▶ **TASK INSTRUCTIONS**: Render the following material again verbatim, leaving nothing out.

▶ **PROVIDED DATA**:
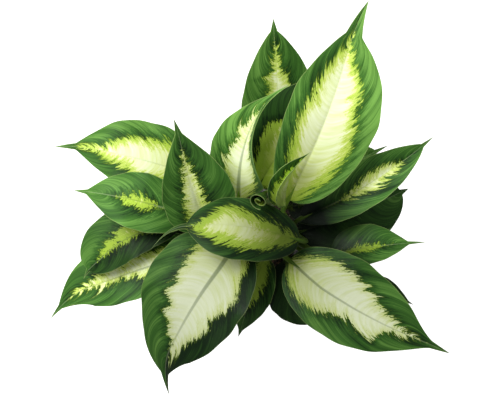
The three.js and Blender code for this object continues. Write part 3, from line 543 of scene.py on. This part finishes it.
class LeafShape:
    """Midrib and middle surface of one blade, as in the part's source. Lengths are in millimetres."""

    def __init__(self, leaf):
        self.leaf = leaf
        self.base = np.array(leaf["base"], float)
        self.span = np.array(leaf["tip"], float) - self.base
        self.right = unit(np.cross(self.span, UP))
        self.length = float(np.linalg.norm(self.span))

    def midrib(self, t):
        t = np.asarray(t, float)[..., None]
        bulge = 4 * t * (1 - t)
        start = BLADE["hook_start"]
        bend = np.maximum(0, (t - start) / (1 - start)) ** 2
        hook = np.array(self.leaf.get("hook", (0, 0, 0)), float)
        lift = UP * self.leaf.get("arch", 0) + self.right * self.leaf.get("bow", 0)
        return self.base + self.span * t + lift * bulge + hook * bend

    def frame(self, t):
        """Directions along the midrib, to the right of it and out of the upper face."""
        step = 0.005
        along = unit(self.midrib(t + step) - self.midrib(t - step))
        side = unit(self.right - along * (along @ self.right)[..., None])
        return along, side, np.cross(side, along)

    def half_width(self, t, v):
        """Distance from the midrib to the margin on the side of v, slightly uneven along it."""
        half = (v >= 0).astype(int)
        halves = np.array(self.leaf.get("halves", (1, 1)))
        turn = self.length + UNEVEN["shift"] * half
        waves = sum(np.sin(count * t + (k + 1) * turn) for k, count in enumerate(UNEVEN["waves"]))
        uneven = 1 + UNEVEN["share"] * np.sin(np.pi * t) * waves
        return self.leaf["width"] / 2 * halves[half] * width_share(t, self.leaf) * uneven

    def surface(self, t, v):
        """Points, normals and distances from the midrib at length shares t and width shares v (-1 to 1)."""
        leaf = self.leaf
        along, side, face = self.frame(t)
        half = (v >= 0).astype(int)
        sign = np.where(v < 0, -1.0, 1.0)
        share = np.abs(v) * width_share(t, leaf)
        reach = np.abs(v) * self.half_width(t, v)
        cupping = np.maximum(0, 1 - t / leaf.get("cup_end", BLADE["cup_end"])) ** 2
        left, right = (np.radians(leaf["fold"][k] + leaf.get("cup", (0, 0))[k] * cupping) for k in (0, 1))
        fold = np.where(v < 0, left, right)
        slope = fold + np.radians(np.array(leaf["curl"])[half]) * share
        middle = (fold + slope) / 2
        height, count, phase = leaf["wave"]
        ripple = height * v * v * np.sin(np.pi * t) * np.sin(
            2 * np.pi * (count * t + phase + BLADE["wave_lag"] * half))
        back = BLADE["lobe"] * reach * np.maximum(0, 1 - t / BLADE["lobe_end"]) ** 2
        point = (self.midrib(t)
                 + side * (sign * reach * np.cos(middle))[..., None]
                 + face * (reach * np.sin(middle) + ripple)[..., None]
                 - along * back[..., None])
        tilt = mix((right - left) / 2, sign * slope, np.minimum(1, np.abs(v) / BLADE["crease"]))
        normal = face * np.cos(tilt)[..., None] - side * np.sin(tilt)[..., None]
        return point, normal, sign * reach


def in_scene(name, data):
    """New object with the given mesh, light or camera."""
    thing = bpy.data.objects.new(name, data)
    bpy.context.scene.collection.objects.link(thing)
    return thing


class Piece:
    """Vertices, faces and named values of one mesh in the making."""

    def __init__(self, *names):
        self.points = []
        self.faces = []
        self.values = {name: [] for name in names}

    def add(self, points, faces, **values):
        """Adds a block of vertices and faces; a value is one for all or one for each vertex."""
        start = sum(len(block) for block in self.points)
        self.points.append(points)
        self.faces += [[index + start for index in face] for face in faces]
        for name, blocks in self.values.items():
            shape = (len(points), 3) if name in VECTOR_VALUES else (len(points),)
            blocks.append(np.broadcast_to(np.asarray(values.get(name, 0.0), float), shape))

    def mesh(self, name):
        """Welded mesh in metres, with the named values as its attributes."""
        mesh = bpy.data.meshes.new(name)
        mesh.from_pydata((np.concatenate(self.points) * MM).tolist(), [], self.faces)
        for key, blocks in self.values.items():
            kind, field = ("FLOAT_VECTOR", "vector") if key in VECTOR_VALUES else ("FLOAT", "value")
            data = mesh.attributes.new(key, kind, "POINT").data
            data.foreach_set(field, np.concatenate(blocks).ravel())
        weld(mesh)
        return mesh

    def build(self, name, material, node, sharp):
        mesh = self.mesh(name)
        mesh.shade_smooth()
        mesh.set_sharp_from_angle(angle=math.radians(sharp))
        mesh.materials.append(material)
        piece = in_scene(name, mesh)
        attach(piece, "root")
        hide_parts(node)
        return piece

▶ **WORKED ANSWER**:
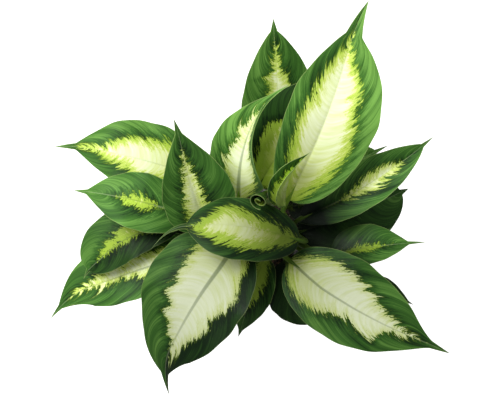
The three.js and Blender code for this object continues. Write part 3, from line 543 of scene.py on. This part finishes it.
class LeafShape:
    """Midrib and middle surface of one blade, as in the part's source. Lengths are in millimetres."""

    def __init__(self, leaf):
        self.leaf = leaf
        self.base = np.array(leaf["base"], float)
        self.span = np.array(leaf["tip"], float) - self.base
        self.right = unit(np.cross(self.span, UP))
        self.length = float(np.linalg.norm(self.span))

    def midrib(self, t):
        t = np.asarray(t, float)[..., None]
        bulge = 4 * t * (1 - t)
        start = BLADE["hook_start"]
        bend = np.maximum(0, (t - start) / (1 - start)) ** 2
        hook = np.array(self.leaf.get("hook", (0, 0, 0)), float)
        lift = UP * self.leaf.get("arch", 0) + self.right * self.leaf.get("bow", 0)
        return self.base + self.span * t + lift * bulge + hook * bend

    def frame(self, t):
        """Directions along the midrib, to the right of it and out of the upper face."""
        step = 0.005
        along = unit(self.midrib(t + step) - self.midrib(t - step))
        side = unit(self.right - along * (along @ self.right)[..., None])
        return along, side, np.cross(side, along)

    def half_width(self, t, v):
        """Distance from the midrib to the margin on the side of v, slightly uneven along it."""
        half = (v >= 0).astype(int)
        halves = np.array(self.leaf.get("halves", (1, 1)))
        turn = self.length + UNEVEN["shift"] * half
        waves = sum(np.sin(count * t + (k + 1) * turn) for k, count in enumerate(UNEVEN["waves"]))
        uneven = 1 + UNEVEN["share"] * np.sin(np.pi * t) * waves
        return self.leaf["width"] / 2 * halves[half] * width_share(t, self.leaf) * uneven

    def surface(self, t, v):
        """Points, normals and distances from the midrib at length shares t and width shares v (-1 to 1)."""
        leaf = self.leaf
        along, side, face = self.frame(t)
        half = (v >= 0).astype(int)
        sign = np.where(v < 0, -1.0, 1.0)
        share = np.abs(v) * width_share(t, leaf)
        reach = np.abs(v) * self.half_width(t, v)
        cupping = np.maximum(0, 1 - t / leaf.get("cup_end", BLADE["cup_end"])) ** 2
        left, right = (np.radians(leaf["fold"][k] + leaf.get("cup", (0, 0))[k] * cupping) for k in (0, 1))
        fold = np.where(v < 0, left, right)
        slope = fold + np.radians(np.array(leaf["curl"])[half]) * share
        middle = (fold + slope) / 2
        height, count, phase = leaf["wave"]
        ripple = height * v * v * np.sin(np.pi * t) * np.sin(
            2 * np.pi * (count * t + phase + BLADE["wave_lag"] * half))
        back = BLADE["lobe"] * reach * np.maximum(0, 1 - t / BLADE["lobe_end"]) ** 2
        point = (self.midrib(t)
                 + side * (sign * reach * np.cos(middle))[..., None]
                 + face * (reach * np.sin(middle) + ripple)[..., None]
                 - along * back[..., None])
        tilt = mix((right - left) / 2, sign * slope, np.minimum(1, np.abs(v) / BLADE["crease"]))
        normal = face * np.cos(tilt)[..., None] - side * np.sin(tilt)[..., None]
        return point, normal, sign * reach


def in_scene(name, data):
    """New object with the given mesh, light or camera."""
    thing = bpy.data.objects.new(name, data)
    bpy.context.scene.collection.objects.link(thing)
    return thing


class Piece:
    """Vertices, faces and named values of one mesh in the making."""

    def __init__(self, *names):
        self.points = []
        self.faces = []
        self.values = {name: [] for name in names}

    def add(self, points, faces, **values):
        """Adds a block of vertices and faces; a value is one for all or one for each vertex."""
        start = sum(len(block) for block in self.points)
        self.points.append(points)
        self.faces += [[index + start for index in face] for face in faces]
        for name, blocks in self.values.items():
            shape = (len(points), 3) if name in VECTOR_VALUES else (len(points),)
            blocks.append(np.broadcast_to(np.asarray(values.get(name, 0.0), float), shape))

    def mesh(self, name):
        """Welded mesh in metres, with the named values as its attributes."""
        mesh = bpy.data.meshes.new(name)
        mesh.from_pydata((np.concatenate(self.points) * MM).tolist(), [], self.faces)
        for key, blocks in self.values.items():
            kind, field = ("FLOAT_VECTOR", "vector") if key in VECTOR_VALUES else ("FLOAT", "value")
            data = mesh.attributes.new(key, kind, "POINT").data
            data.foreach_set(field, np.concatenate(blocks).ravel())
        weld(mesh)
        return mesh

    def build(self, name, material, node, sharp):
        mesh = self.mesh(name)
        mesh.shade_smooth()
        mesh.set_sharp_from_angle(angle=math.radians(sharp))
        mesh.materials.append(material)
        piece = in_scene(name, mesh)
        attach(piece, "root")
        hide_parts(node)
        return piece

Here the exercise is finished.